Fruit Salad with Lemon-Mint Syrup

Yield:

16 servings (serving size: 1/2 cup)

Recipe from

Recipe Time

Prep: 27 Minutes
Cook: 2 Minutes

Nutritional Information

Calories 78
Caloriesfromfat 2 %
Fat 0.2 g
Satfat 0.0 g
Monofat 0.0 g
Polyfat 0.1 g
Protein 0.8 g
Carbohydrate 20.5 g
Fiber 1.5 g
Cholesterol 0.0 mg
Iron 0.4 mg
Sodium 3 mg
Calcium 16 mg

Ingredients

1 (24-oz.) jar sliced mangos in light syrup
1 large lemon
5 fresh mint leaves, crushed
4 large kiwifruit, peeled, halved lengthwise, and sliced
3 cups seedless red grapes
1 cup seedless green grapes
1 pomegranate, seeds removed and reserved
Garnish: fresh mint

Preparation

Drain mangos, reserving 1 cup syrup.
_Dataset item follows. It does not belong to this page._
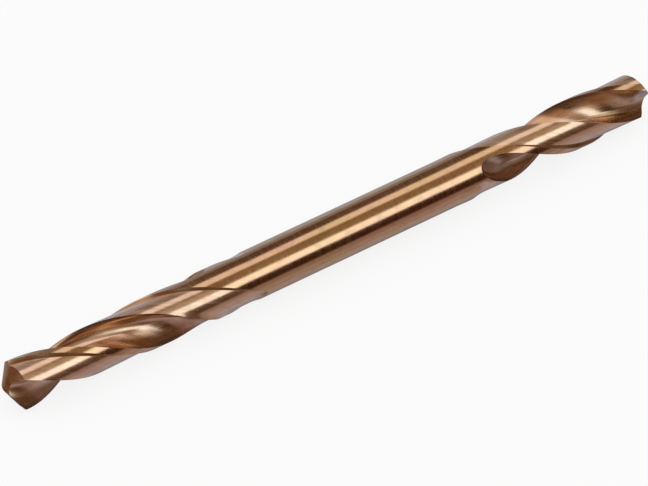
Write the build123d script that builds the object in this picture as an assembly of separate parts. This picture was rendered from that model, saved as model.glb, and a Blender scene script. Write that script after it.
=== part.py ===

Peel 3 strips of lemon rind with a vegetable peeler; juice lemon to measure 3 Tbsp. Combine reserved syrup, lemon rind, lemon juice, and crushed mint leaves in a small microwave-safe bowl. Cover and microwave at HIGH 2 minutes or until syrup begins to bubble. Cover and cool completely; chill.

Cut mango slices into cubes, and place in a large bowl; add kiwifruit, grapes, and pomegranate seeds. Remove lemon rind and mint from syrup with a slotted spoon. Pour syrup over fruit; toss. Cover and chill until ready to serve. Garnish, if desired.

Make Ahead: Prepare the syrup up to 1 day ahead, and refrigerate it until ready to assemble the salad.